Increased public funding has been invested in heavy and light rail, and major employers are now required to locate new facilities near transit stops. New housing and commercial developments are not approved without close scrutiny of their impact on traffic congestion."
Here's a little motivation about energy conservation.
Use of fossil fuels like coal, natural gas and oil has increased by nearly 700 percent between 1961 and 2001 - and the majority of that increase has been in the last twenty years. After the gas crunch of the late seventies scared the bejesus out of us we were put back to sleep by the low oil prices occurring over the subsequent 20 years. However, there is a new alarm clock to wake us back up - China:

After decades of watching us live "the life" off their cheap labor they are now buying the capitalist dream and want a piece of what we so wrongly have take for granted. China is is building automobiles like crazy - for their own domestic market.

China is now vying for the world's second largest importer of petroleum, and according to the International Energy Agency, it will pass the United States as the world's number one importer in three years.
Fuel conservation is no longer "the hip thing to do" - it is about survival. In the not so distant future it could become a matter of not how much you pay for a gallon of gas but but rather can you find a gallon of gas!

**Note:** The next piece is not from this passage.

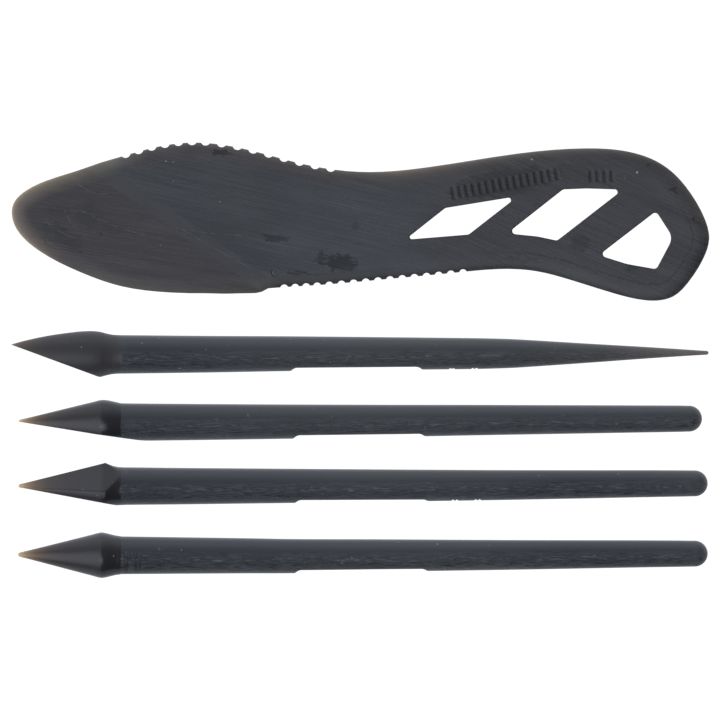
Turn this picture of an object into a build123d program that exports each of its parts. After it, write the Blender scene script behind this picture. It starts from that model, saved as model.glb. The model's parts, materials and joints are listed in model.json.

Nature takes care of herself! The final word in the the carbon dioxide/global warming debate will be running out of gas - problem solved, debate over!
traffic
  • Virtual offices will cut expenses for both the worker and the employer when proximity is not an option.

  • Car pooling

  • Taking mass transit
    • 4.8 million New Yorkers use mass transit daily.
      • Every subway train takes 1000 cars off the road.
      • Every bus takes 40 cars off the road.

The "Smart" ForTwo

      If you ever wondered why the rest of the world drives such small cars, think about paying over eight dollars per gallon for gas.